• WHAT YOU HAVE TO DO:
Only the lines between the line with "[] for name" and the line with "points = [vertex.co", together with those two lines themselves, are to be copied exactly.

• MATERIAL PROVIDED:

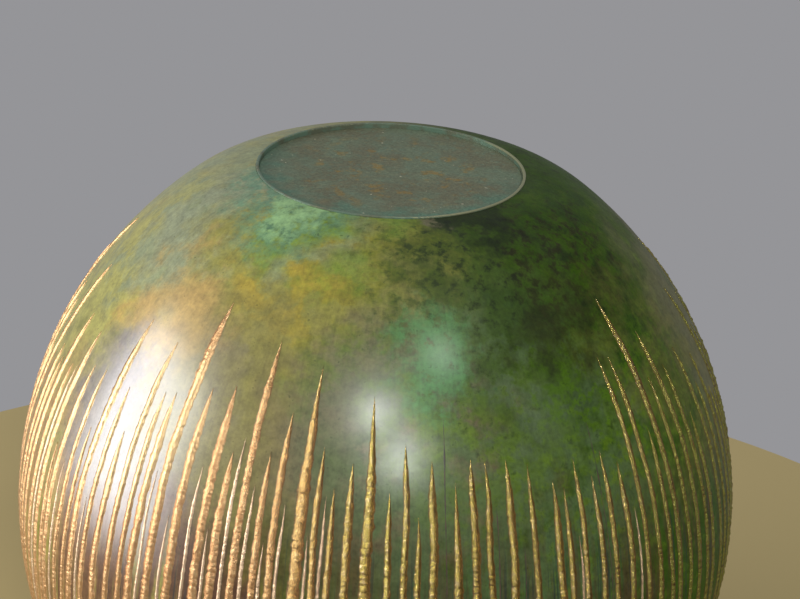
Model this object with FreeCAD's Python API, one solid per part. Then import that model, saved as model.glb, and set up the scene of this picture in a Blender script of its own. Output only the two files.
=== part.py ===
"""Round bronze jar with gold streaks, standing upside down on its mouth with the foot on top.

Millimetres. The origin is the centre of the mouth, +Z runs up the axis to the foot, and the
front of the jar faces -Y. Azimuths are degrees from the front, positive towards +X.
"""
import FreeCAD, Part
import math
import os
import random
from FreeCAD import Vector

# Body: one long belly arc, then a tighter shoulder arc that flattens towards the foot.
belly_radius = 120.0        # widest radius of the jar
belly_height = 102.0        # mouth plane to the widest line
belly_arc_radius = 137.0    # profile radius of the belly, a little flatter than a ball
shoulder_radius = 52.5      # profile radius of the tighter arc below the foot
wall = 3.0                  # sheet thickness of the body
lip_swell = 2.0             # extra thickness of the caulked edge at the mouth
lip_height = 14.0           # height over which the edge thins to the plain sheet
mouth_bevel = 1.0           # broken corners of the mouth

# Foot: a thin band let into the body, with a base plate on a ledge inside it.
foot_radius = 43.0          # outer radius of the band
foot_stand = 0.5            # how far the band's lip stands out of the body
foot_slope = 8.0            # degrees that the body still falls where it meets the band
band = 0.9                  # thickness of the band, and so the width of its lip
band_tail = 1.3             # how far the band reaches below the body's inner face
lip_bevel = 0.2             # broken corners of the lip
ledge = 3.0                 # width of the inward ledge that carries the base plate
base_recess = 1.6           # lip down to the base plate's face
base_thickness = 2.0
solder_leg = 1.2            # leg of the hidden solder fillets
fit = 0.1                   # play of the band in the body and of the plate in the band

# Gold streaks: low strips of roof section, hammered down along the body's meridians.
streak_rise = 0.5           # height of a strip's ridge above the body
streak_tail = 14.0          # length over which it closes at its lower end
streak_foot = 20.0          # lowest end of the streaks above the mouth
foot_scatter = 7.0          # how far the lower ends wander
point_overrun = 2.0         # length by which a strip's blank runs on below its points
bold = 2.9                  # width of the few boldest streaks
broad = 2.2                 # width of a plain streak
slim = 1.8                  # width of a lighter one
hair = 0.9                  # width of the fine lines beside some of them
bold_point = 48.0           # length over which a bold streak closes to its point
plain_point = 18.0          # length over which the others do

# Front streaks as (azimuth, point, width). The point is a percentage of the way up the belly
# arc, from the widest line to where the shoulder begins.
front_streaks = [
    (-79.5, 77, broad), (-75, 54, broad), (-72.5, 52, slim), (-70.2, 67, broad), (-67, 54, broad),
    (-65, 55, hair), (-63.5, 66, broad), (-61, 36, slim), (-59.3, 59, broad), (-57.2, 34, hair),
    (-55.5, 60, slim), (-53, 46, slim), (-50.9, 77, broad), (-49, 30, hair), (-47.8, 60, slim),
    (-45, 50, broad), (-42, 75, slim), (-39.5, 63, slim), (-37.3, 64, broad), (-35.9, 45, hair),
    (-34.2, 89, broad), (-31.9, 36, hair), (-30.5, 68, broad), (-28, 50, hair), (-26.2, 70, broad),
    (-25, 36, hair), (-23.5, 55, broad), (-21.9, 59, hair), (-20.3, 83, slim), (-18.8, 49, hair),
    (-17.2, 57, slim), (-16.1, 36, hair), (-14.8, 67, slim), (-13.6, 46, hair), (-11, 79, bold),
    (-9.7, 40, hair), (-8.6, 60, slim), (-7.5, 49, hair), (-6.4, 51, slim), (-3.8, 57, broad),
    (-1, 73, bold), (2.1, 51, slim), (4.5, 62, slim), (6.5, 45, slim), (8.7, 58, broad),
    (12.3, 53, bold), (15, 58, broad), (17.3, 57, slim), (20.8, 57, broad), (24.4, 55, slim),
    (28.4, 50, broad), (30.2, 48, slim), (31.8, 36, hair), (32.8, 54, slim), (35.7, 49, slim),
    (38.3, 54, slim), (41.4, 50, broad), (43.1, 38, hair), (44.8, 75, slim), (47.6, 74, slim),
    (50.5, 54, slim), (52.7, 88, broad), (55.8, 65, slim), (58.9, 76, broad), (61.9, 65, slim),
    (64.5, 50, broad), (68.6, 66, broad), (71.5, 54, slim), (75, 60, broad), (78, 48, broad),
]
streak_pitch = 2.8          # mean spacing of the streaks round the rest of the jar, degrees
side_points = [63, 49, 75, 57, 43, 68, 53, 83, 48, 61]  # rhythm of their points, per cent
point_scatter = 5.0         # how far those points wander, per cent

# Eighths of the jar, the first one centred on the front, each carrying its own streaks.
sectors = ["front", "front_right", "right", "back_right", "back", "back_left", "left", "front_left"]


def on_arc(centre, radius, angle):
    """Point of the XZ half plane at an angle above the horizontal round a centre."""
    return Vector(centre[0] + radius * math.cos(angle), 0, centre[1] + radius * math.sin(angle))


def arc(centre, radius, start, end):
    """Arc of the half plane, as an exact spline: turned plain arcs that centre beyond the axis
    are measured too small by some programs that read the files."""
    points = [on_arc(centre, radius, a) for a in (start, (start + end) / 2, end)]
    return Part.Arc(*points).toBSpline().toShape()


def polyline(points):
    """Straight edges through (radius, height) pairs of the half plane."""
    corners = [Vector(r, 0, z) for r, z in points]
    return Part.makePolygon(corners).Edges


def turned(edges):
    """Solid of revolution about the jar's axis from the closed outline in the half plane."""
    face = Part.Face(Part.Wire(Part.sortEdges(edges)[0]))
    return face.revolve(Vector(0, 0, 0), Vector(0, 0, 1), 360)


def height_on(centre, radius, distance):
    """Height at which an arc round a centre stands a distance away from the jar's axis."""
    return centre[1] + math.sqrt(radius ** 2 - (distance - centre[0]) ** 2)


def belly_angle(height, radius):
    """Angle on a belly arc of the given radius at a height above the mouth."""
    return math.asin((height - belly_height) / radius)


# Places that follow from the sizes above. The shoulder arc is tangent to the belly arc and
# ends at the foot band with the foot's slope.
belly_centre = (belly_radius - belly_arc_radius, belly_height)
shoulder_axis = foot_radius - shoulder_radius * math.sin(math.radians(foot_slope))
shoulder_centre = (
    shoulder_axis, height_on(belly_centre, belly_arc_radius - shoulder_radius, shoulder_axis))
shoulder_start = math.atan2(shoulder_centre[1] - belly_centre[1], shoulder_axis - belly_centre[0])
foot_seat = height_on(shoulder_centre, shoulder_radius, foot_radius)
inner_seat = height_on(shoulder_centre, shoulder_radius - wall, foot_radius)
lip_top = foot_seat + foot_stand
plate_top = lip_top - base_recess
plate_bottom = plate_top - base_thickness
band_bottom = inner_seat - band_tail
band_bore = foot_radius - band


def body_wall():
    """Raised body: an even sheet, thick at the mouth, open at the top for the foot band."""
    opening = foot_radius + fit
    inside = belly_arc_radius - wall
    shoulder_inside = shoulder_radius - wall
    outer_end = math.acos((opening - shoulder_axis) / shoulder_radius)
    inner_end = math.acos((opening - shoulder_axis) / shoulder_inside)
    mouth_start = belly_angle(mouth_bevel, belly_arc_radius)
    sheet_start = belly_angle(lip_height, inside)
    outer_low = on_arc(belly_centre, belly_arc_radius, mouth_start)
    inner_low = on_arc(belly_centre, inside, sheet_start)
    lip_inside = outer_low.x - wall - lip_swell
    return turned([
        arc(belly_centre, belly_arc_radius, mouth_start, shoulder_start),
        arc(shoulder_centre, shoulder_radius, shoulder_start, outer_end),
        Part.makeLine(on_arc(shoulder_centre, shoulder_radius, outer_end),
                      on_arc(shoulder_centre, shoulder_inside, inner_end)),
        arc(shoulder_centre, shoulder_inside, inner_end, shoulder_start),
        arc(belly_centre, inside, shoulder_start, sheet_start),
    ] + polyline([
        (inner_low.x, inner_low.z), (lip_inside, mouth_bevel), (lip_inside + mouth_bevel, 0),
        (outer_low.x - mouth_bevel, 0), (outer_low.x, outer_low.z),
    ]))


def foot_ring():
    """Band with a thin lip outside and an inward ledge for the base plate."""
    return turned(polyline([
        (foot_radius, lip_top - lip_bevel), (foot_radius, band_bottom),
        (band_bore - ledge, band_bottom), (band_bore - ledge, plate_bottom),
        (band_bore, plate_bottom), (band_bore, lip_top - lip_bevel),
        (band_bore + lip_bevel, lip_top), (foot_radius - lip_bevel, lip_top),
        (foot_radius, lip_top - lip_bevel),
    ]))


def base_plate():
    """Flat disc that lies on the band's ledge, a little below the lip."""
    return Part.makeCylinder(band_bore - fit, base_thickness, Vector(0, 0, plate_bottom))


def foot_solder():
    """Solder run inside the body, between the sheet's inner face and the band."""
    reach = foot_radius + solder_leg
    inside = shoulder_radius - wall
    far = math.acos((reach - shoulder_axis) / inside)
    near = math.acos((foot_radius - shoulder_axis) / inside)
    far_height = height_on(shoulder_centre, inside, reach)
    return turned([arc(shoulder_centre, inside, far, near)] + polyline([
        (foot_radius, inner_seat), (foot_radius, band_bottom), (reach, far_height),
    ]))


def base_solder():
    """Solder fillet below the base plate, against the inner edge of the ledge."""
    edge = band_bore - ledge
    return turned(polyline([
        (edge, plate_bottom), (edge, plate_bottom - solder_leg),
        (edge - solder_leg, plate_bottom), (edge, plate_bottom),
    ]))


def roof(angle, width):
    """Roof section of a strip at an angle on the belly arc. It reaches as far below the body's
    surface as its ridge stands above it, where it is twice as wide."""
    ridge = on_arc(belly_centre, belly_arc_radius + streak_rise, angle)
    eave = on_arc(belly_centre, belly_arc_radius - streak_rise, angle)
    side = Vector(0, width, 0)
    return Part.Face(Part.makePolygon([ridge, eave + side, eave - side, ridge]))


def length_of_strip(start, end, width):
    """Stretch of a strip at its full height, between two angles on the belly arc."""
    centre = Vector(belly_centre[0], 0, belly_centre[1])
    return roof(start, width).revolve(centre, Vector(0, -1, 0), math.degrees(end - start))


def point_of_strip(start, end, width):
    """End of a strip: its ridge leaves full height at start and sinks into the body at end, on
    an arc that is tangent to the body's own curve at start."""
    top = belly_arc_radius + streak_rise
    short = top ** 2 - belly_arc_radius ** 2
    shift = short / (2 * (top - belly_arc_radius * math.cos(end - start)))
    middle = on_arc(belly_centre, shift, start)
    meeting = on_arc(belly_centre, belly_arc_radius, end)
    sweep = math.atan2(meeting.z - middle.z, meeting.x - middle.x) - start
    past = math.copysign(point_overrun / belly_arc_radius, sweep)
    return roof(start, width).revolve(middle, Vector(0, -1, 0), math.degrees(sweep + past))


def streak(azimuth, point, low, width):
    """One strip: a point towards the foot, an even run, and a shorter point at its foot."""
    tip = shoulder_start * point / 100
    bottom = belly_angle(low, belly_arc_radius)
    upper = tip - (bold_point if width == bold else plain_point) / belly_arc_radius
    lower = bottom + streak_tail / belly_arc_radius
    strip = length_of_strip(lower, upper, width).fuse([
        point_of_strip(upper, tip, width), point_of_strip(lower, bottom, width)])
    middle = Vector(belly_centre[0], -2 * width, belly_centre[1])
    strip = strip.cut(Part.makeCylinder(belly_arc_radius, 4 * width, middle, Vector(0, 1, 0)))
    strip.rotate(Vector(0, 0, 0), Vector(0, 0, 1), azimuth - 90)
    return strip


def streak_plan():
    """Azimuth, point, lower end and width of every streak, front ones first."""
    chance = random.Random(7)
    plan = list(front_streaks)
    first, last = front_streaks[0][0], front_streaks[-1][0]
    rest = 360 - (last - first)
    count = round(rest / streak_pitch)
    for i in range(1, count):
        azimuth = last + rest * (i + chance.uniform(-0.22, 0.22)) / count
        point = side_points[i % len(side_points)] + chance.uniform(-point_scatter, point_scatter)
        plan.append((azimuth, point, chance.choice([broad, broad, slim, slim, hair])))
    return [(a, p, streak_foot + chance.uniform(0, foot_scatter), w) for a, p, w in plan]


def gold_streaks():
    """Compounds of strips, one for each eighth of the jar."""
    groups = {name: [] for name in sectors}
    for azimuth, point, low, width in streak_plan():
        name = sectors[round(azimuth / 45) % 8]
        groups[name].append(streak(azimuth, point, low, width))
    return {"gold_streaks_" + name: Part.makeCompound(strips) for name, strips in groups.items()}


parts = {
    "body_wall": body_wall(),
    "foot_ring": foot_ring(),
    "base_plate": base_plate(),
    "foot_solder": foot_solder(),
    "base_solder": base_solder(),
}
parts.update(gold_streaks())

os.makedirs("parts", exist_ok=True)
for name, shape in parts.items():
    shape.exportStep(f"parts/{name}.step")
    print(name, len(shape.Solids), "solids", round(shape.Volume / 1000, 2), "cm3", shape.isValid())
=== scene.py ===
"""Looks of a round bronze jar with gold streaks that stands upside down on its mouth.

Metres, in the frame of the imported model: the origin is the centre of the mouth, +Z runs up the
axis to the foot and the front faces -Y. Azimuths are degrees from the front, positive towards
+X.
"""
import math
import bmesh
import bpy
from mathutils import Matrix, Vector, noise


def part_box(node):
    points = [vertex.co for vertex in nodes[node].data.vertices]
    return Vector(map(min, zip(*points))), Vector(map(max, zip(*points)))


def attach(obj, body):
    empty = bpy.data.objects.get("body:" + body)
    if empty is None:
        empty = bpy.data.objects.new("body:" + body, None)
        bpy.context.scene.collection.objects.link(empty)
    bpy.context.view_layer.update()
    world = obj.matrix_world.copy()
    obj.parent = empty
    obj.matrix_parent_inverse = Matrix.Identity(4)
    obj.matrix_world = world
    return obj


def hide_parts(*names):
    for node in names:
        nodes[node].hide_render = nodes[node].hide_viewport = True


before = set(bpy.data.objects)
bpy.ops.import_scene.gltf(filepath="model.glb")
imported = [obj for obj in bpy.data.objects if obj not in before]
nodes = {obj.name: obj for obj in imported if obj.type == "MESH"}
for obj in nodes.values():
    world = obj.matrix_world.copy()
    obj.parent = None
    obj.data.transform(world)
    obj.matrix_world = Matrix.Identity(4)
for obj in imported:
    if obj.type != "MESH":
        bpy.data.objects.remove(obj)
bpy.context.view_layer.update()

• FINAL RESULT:
    groups = {name: [] for name in sectors}
    for azimuth, point, low, width in streak_plan():
        name = sectors[round(azimuth / 45) % 8]
        groups[name].append(streak(azimuth, point, low, width))
    return {"gold_streaks_" + name: Part.makeCompound(strips) for name, strips in groups.items()}


parts = {
    "body_wall": body_wall(),
    "foot_ring": foot_ring(),
    "base_plate": base_plate(),
    "foot_solder": foot_solder(),
    "base_solder": base_solder(),
}
parts.update(gold_streaks())

os.makedirs("parts", exist_ok=True)
for name, shape in parts.items():
    shape.exportStep(f"parts/{name}.step")
    print(name, len(shape.Solids), "solids", round(shape.Volume / 1000, 2), "cm3", shape.isValid())
=== scene.py ===
"""Looks of a round bronze jar with gold streaks that stands upside down on its mouth.

Metres, in the frame of the imported model: the origin is the centre of the mouth, +Z runs up the
axis to the foot and the front faces -Y. Azimuths are degrees from the front, positive towards
+X.
"""
import math
import bmesh
import bpy
from mathutils import Matrix, Vector, noise


def part_box(node):
    points = [vertex.co for vertex in nodes[node].data.vertices]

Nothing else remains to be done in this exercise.